Orphans of the Tide, which is out now in Penguin, is set in a city much like Edinburgh. But it is an Edinburgh which is nonetheless flooded by advancing sea levels and thus has another shadowy, underwater city beneath it. Into this world arrives a mysterious boy washed in by the tide, whom the people of the city identify as the Enemy – the god who drowned the world. Only Ellie, a fearless young inventor living in a workshop crammed with curiosities, has the courage and ingenuity to save him – and so begins their adventure.
Struan was a fascinating speaker, who won the girls over immediately through a shared love of Pokemon. From there, he led us through his influences, such as Philip Pullman and Ursula Le Guin, showing the girls how the fantastic worlds and adult tone of these writers inspired him to create his heroine, Ellie, a feisty, unapologetic girl in a city ruled by men.
The wonderful thing about fantasy is that it frees you to do what you want.

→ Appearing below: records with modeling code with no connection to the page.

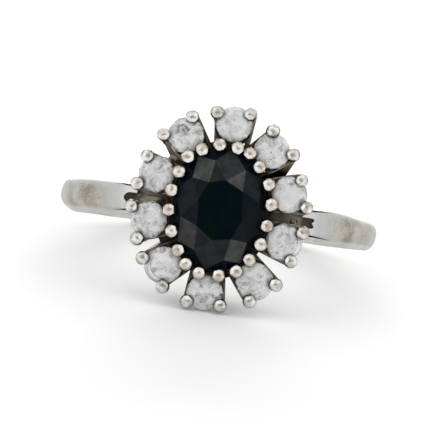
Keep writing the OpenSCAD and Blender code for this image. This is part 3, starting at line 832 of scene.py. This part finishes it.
def diamond_look():
    """Cloudy diamond: a stone filled with pale haze, with small dark flecks. Painted reflection is laid
    into its colour: the lower facets seen through the upper ones, painted as a mosaic of greys and as
    streaks that run out from the middle, noise over the angle round the stone, with a painted highlight in
    the middle and painted shade at the edge. The attribute cut holds each stone's own coordinates, radius
    1, feather the place and depth of a dark flaw in it, a curl on one side of a mottled cloud, rim how much
    of the painted reflection of the bright seat shows in its outer facets, flecks how dark its specks are,
    and facet a painted tone for the light each facet returns."""
    material, tree, shader, place = blank_material("cloudy diamond with painted facets")
    level = (1.0, 1.0, 0.0)
    cut = written(tree, "cut", "Vector")
    flat = vectors(tree, "MULTIPLY", cut, level)
    far = vectors(tree, "LENGTH", flat)
    heading = vectors(tree, "NORMALIZE", flat)
    streak_place = vectors(tree, "ADD", vectors(tree, "ADD", heading, scaled(tree, cut, 0.3)), place)
    # Painted reflection: streaks and a mosaic of greys for the facets seen through the stone.
    streaks = cloud(tree, streak_place, 3.4, 3.0)
    cells = node(tree, "TexVoronoi", {"Vector": place, "Scale": 3000.0})
    grey = node(tree, "SeparateColor", {"Color": cells.outputs["Color"]}).outputs[0]
    haze = cloud(tree, place, 2600.0, 6.0)
    pattern = maths(tree, "MULTIPLY_ADD", streaks, 0.6, times(tree, haze, 0.5))
    pattern = maths(tree, "MULTIPLY_ADD", grey, 0.28, pattern)
    # A painted reflection tone for each facet.
    tone = maths(tree, "MULTIPLY_ADD", written(tree, "facet"), 0.2, pattern)
    tone = maths(tree, "SUBTRACT", tone, 0.06)
    # Painted highlight in the middle and painted shade at the edge.
    tone = maths(tree, "ADD", tone, band(tree, far, 0.0, 0.6, 0.1, 0.0))
    tone = maths(tree, "SUBTRACT", tone, band(tree, far, 0.88, 1.0, 0.0, 0.22))

    # Painted reflection of the bright seat, a ring in the outer facets on the outward side.
    outwards = band(tree, node(tree, "SeparateXYZ", {"Vector": heading}).outputs["X"], 0.1, 0.5)
    rim = times(tree, written(tree, "rim"), outwards)
    off_line = maths(tree, "ABSOLUTE", maths(tree, "SUBTRACT", far, seat_line))
    line = band(tree, off_line, 0.0, 0.06, 0.26, 0.0)
    painted_seat_ring = maths(tree, "SUBTRACT", band(tree, far, seat_line, 0.8, 0.0, 0.1), line)
    tone = maths(tree, "MULTIPLY_ADD", rim, painted_seat_ring, tone)
    colour = ramp(tree, tone, *haze_and_facet_grey, *haze_and_facet_white)

    spot = written(tree, "feather", "Vector")
    depth = node(tree, "SeparateXYZ", {"Vector": spot}).outputs["Z"]
    middle = vectors(tree, "MULTIPLY", spot, level)
    ragged = maths(tree, "MULTIPLY_ADD", streaks, 0.5, vectors(tree, "DISTANCE", flat, middle))
    off_curl = maths(tree, "ABSOLUTE", maths(tree, "SUBTRACT", ragged, curl_line))
    one_side = vectors(tree, "DOT_PRODUCT", vectors(tree, "SUBTRACT", flat, middle), curl_side)
    curl = times(tree, band(tree, off_curl, 0.01, 0.12, 1.0, 0.0), band(tree, one_side, -0.05, 0.12))
    mottled = times(tree, band(tree, ragged, 0.42, 0.72, 1.0, 0.0), band(tree, haze, 0.4, 0.62, 1.0, 0.25))
    feather = times(tree, depth, maths(tree, "MAXIMUM", curl, mottled))
    specks = times(tree, band(tree, cloud(tree, place, 5200.0, 2.0), 0.64, 0.70), written(tree, "flecks"))
    flecked = mixed(tree, feather, mixed(tree, specks, colour, speck_grey), flaw_grey)
    rough = band(tree, haze, 0.3, 0.7, 0.04, 0.14)
    plug(tree, shader, {"Base Color": flecked, "Roughness": rough, "IOR": 2.4, "Specular IOR Level": 0.3,
                        "Transmission Weight": 0.25})
    return material


cloudy = diamond_look()
jitter = np.random.default_rng(11)
for i in range(len(COLLETS)):
    angles = np.radians(np.arange(8) * 45 + jitter.uniform(0, 45) + jitter.normal(0, 1.5, 8))
    corners = np.full(8, 0.57) + jitter.normal(0, 0.012, 8)
    points, faces = brilliant(angles, corners, table_z=0.30, star_z=0.175, girdle_z=0.03, point_z=0.84,
                              lower_z=0.66)
    stone = f"diamond_{i + 1:02d}"
    made = piece(stone + "_stone", [(in_head(points * diamond_r, i), faces)], cloudy, 0, stone)
    write(made, "cut", "FLOAT_VECTOR", "POINT", points.ravel())
    write(made, "facet", "FLOAT", "FACE", jitter.uniform(0, 1, len(faces)))
    write(made, "rim", "FLOAT", "POINT", np.full(len(points), SEAT_REFLECTIONS[i]))
    write(made, "flecks", "FLOAT", "POINT", np.full(len(points), FLECKS[i]))
    write(made, "feather", "FLOAT_VECTOR", "POINT", np.tile(FEATHERS[i], len(points)))

# THE PICTURE
# A plain pale floor under the ring, soft light all round that is dimmer from the camera's side, two
# faint lamps, and the camera at the photograph's angle.
PICTURE_PX, PX_PER_MM, DISTANCE_MM, SENSOR_MM = 432, 15.6, 650.0, 36.0
HEAD_PX = (219.25, 209.7)
LOOKS_UNDER_HEAD_DEG, ROLL_DEG = 0.85, 7.9
DIM_WITHIN_DEG, LIGHT_OUTSIDE_DEG, DIM_LIGHT = 8, 48, 0.42
FLOOR_HALF_M, FLOOR_GREY, FLOOR_GLOW, LAMP_FAR_M = 3, 0.93, 0.02, 0.5
camera_data = bpy.data.cameras.new("camera")
camera = bpy.data.objects.new("camera", camera_data)
bpy.context.scene.collection.objects.link(camera)
bpy.context.scene.camera = camera
head_middle = np.array([[0.0, 0.0, sapphire_z]])
pitch = math.atan2(along_finger[1], along_finger[2]) - math.radians(LOOKS_UNDER_HEAD_DEG)
forward = np.array([0.0, math.cos(pitch), -math.sin(pitch)])
level_up = np.array([0.0, math.sin(pitch), math.cos(pitch)])
roll = math.radians(ROLL_DEG)
right = across_finger * math.cos(roll) + level_up * math.sin(roll)
up = level_up * math.cos(roll) - across_finger * math.sin(roll)
aside = (HEAD_PX[0] - PICTURE_PX / 2) / PX_PER_MM * MM
above = (PICTURE_PX / 2 - HEAD_PX[1]) / PX_PER_MM * MM
eye = lying(head_middle)[0] - right * aside - up * above - forward * DISTANCE_MM * MM
camera.matrix_world = Matrix([[right[k], up[k], -forward[k], eye[k]] for k in range(3)] + [[0, 0, 0, 1]])
camera_data.sensor_width = SENSOR_MM
camera_data.lens = SENSOR_MM * DISTANCE_MM * PX_PER_MM / PICTURE_PX
camera_data.clip_start, camera_data.clip_end = 0.05, 20.0

world = bpy.data.worlds.new("studio")
bpy.context.scene.world = world
world.use_nodes = True
sky = world.node_tree
direction = node(sky, "TexCoord").outputs["Generated"]
towards_eye = vectors(sky, "DOT_PRODUCT", direction, tuple(-forward))
dim_from, dim_to = math.cos(math.radians(LIGHT_OUTSIDE_DEG)), math.cos(math.radians(DIM_WITHIN_DEG))
open_side = band(sky, towards_eye, dim_from, dim_to, 1.0, DIM_LIGHT)
light = mixed(sky, open_side, (0, 0, 0, 1), (1.0, 1.0, 1.005, 1))
plug(sky, sky.nodes["Background"], {"Color": light})

corners = [(-1, -1), (1, -1), (1, 1), (-1, 1)]
floor_mesh = bpy.data.meshes.new("floor")
floor_mesh.from_pydata([(FLOOR_HALF_M * x, FLOOR_HALF_M * y, 0) for x, y in corners], [], [(0, 1, 2, 3)])
floor = bpy.data.objects.new("floor", floor_mesh)
bpy.context.scene.collection.objects.link(floor)
pale, pale_tree, pale_shader, _ = blank_material("pale floor")
plug(pale_tree, pale_shader, {"Base Color": (FLOOR_GREY, FLOOR_GREY, FLOOR_GREY, 1), "Roughness": 1.0,
                              "Specular IOR Level": 0.0, "Emission Color": (1, 1, 1, 1),
                              "Emission Strength": FLOOR_GLOW})
floor_mesh.materials.append(pale)


def softbox(name, toward, size, strength):
    """A square lamp panel half a metre from the ring, in the given direction from it."""
    data = bpy.data.lights.new(name, "AREA")
    data.shape, data.size, data.energy = "SQUARE", size, strength
    lamp = bpy.data.objects.new(name, data)
    bpy.context.scene.collection.objects.link(lamp)
    spot = Matrix.Translation([LAMP_FAR_M * v / math.hypot(*toward) for v in toward])
    lamp.matrix_world = spot @ spot.to_translation().to_track_quat("Z", "Y").to_matrix().to_4x4()
    lamp.visible_camera = False


softbox("lamp_behind", (0.0, 1.0, 0.2), size=0.3, strength=2.5)
softbox("lamp_left", (-0.8, -0.35, 0.7), size=0.5, strength=0.1)

bpy.context.scene.view_settings.view_transform = "Standard"
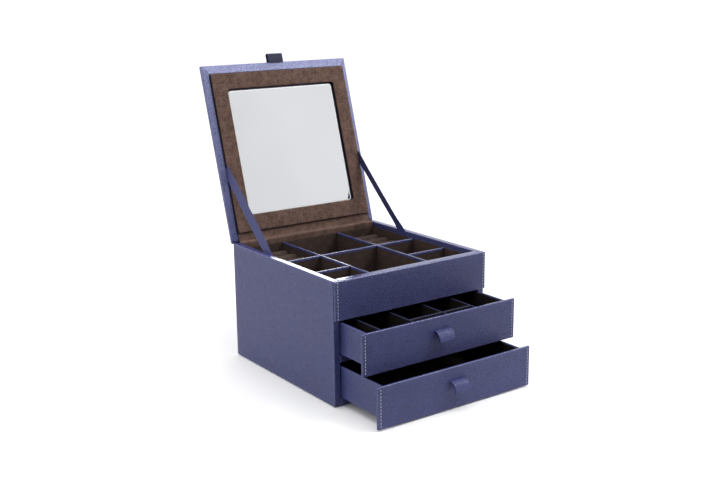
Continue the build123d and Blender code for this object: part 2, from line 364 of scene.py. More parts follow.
# %% [markdown]
# ## Making a wrapped board
#
# A leather-wrapped board has no sharp edge: the film turns round the board in a radius of about a
# millimetre. It isn't quite flat either, because glue and board leave a slow wave of a tenth of a
# millimetre that moves the reflections. So each board starts as a box of the CAD board's size,
# gets bevelled edges, is cut into cells about a centimetre wide, and has its points pushed
# inwards by smooth noise. Weighted normals keep the broad faces flat beside the rounded edges.

# %% Board helpers


def cut_across(bm, axis, places):
    """Cuts the whole mesh by planes across one axis, so that it has points there to move."""
    across = Vector([1.0 if i == axis else 0.0 for i in range(3)])
    for at in places:
        everything = bm.verts[:] + bm.edges[:] + bm.faces[:]
        bmesh.ops.bisect_plane(bm, geom=everything, plane_co=across * at, plane_no=across)


def cut_evenly(bm, low, high, count):
    """Cuts the mesh across X into count slices of the same width."""
    cut_across(bm, 0, [low.x + (high.x - low.x) * k / count for k in range(1, count)])


def to_object(bm, name):
    """Turns a bmesh into an object with smooth, evenly weighted shading."""
    bmesh.ops.recalc_face_normals(bm, faces=bm.faces[:])
    mesh = bpy.data.meshes.new(name)
    bm.to_mesh(mesh)
    bm.free()
    mesh.shade_smooth()
    piece = bpy.data.objects.new(name, mesh)
    bpy.context.scene.collection.objects.link(piece)
    even = piece.modifiers.new("Even shading", "WEIGHTED_NORMAL")
    even.keep_sharp = True
    return piece


def box_mesh(low, high, edge):
    """A box between two corners, with edges rounded by the radius edge."""
    bm = bmesh.new()
    bmesh.ops.create_cube(bm, size=1.0)
    size = high - low
    for vert in bm.verts:
        vert.co = low + Vector([(vert.co[i] + 0.5) * size[i] for i in range(3)])
    bmesh.ops.bevel(
        bm, geom=bm.edges[:], offset=edge, offset_type="OFFSET", segments=3, profile=0.5,
        affect="EDGES",
    )
    return bm


def mark_points(piece, name, values):
    """Stores one value for each point, such as how much pale film colour and painted highlight it
    gets.
    """
    layer = piece.data.attributes.new(name, "FLOAT", "POINT")
    layer.data.foreach_set("value", values)


def edge_share(spot, low, high, edge):
    """1 where a point lies on a rounded edge of the box, falling to 0 on the flat."""
    near = sorted(min(spot[i] - low[i], high[i] - spot[i]) for i in range(3))
    return max(0.0, 1 - near[1] / (1.1 * edge))


def rounded_board(
    name, low, high, edge, wave=0.12 * MM, cell=11 * MM, x_cuts=(), pale=0.5, polish=0.0
):
    """A wrapped board between two corners, with a painted highlight on its pale edges and a
    polished top.
    """
    bm = box_mesh(low, high, edge)
    for axis in range(3):
        length = high[axis] - low[axis]
        count = int(length / cell)
        cut_across(bm, axis, [low[axis] + length * k / count for k in range(1, count)])
    cut_across(bm, 0, x_cuts)
    bm.normal_update()
    # The rounded edges get the pale colour: partly stretched film, partly a painted highlight.
    stretch_and_highlight = [pale * edge_share(vert.co, low, high, edge) for vert in bm.verts]
    shine = [polish if vert.co.z > high.z - 0.6 * edge else 0.0 for vert in bm.verts]
    for vert, smooth in zip(bm.verts, shine):
        swell = 0.5 + 0.5 * noise.noise(vert.co / (38 * MM))
        vert.co -= vert.normal * wave * swell * (1 - 0.85 * smooth)
    piece = to_object(bm, name)
    mark_points(piece, "stretch_and_highlight", stretch_and_highlight)
    mark_points(piece, "polish", shine)
    return piece


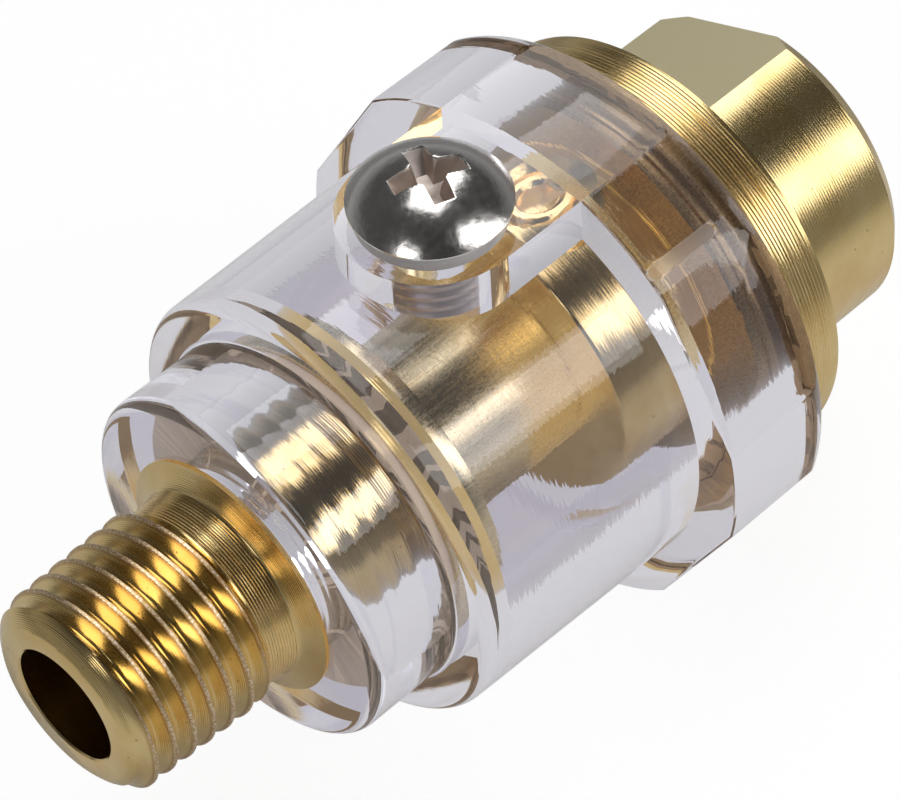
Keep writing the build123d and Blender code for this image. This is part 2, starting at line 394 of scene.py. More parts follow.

As for the world in which Orphans is set, Struan led us on a fascinating journey of understanding. It all started with the doodle he drew of a whale lying marooned on a church roof. How the did the whale get there? Who was the girl standing unafraid and alone on the roof, while all the rest of the townsfolk looked on in fear? Answering these questions gave him the momentum to start writing – as well as an object lesson in how even the best stories can start with a doodle or a daft idea that pops out of nowhere!
Next we learned about the importance of place in Struan’s writing. The setting of his novel features elements of Struan’s hometown of Edinburgh, where tall houses crowd out the light in the alleyways below and there is often the hint of another city below the first. And yet, Struan told the Year 7s, the wonderful thing about fantasy is that it frees you to do what you want. So Struan, who loves marine biology, decided his Edinburgh would be the kind of place where, at any moment, a whale might swim past underneath you, and which is marooned by the waters like Mont Saint Michel when the tides come in.
Struan then challenged the Year 7s to see if they could write their own story in five minutes. There followed a wild interlude of plotting in which the girls conceived a story about a haunted library and a chef in pursuit of a magic cook book.
Finally, Struan told us about his own writing process and how his relationship with his editors works. Apparently, Struan starts at the beginning and then writes until he loses momentum. At this point, he jumps forward to the scenes he’s excited about and knows he wants to tell, then fills in the gap afterwards. The only bit he never writes in this way is the story’s end, as this would take away the final impulse driving him to finish his work.
It was a truly fascinating, funny talk, for which we are very grateful to Struan. We’re also thrilled that he stayed to sign so many books, and that Struan is currently working on the sequel to Orphans of the Tide. We can’t wait to read it!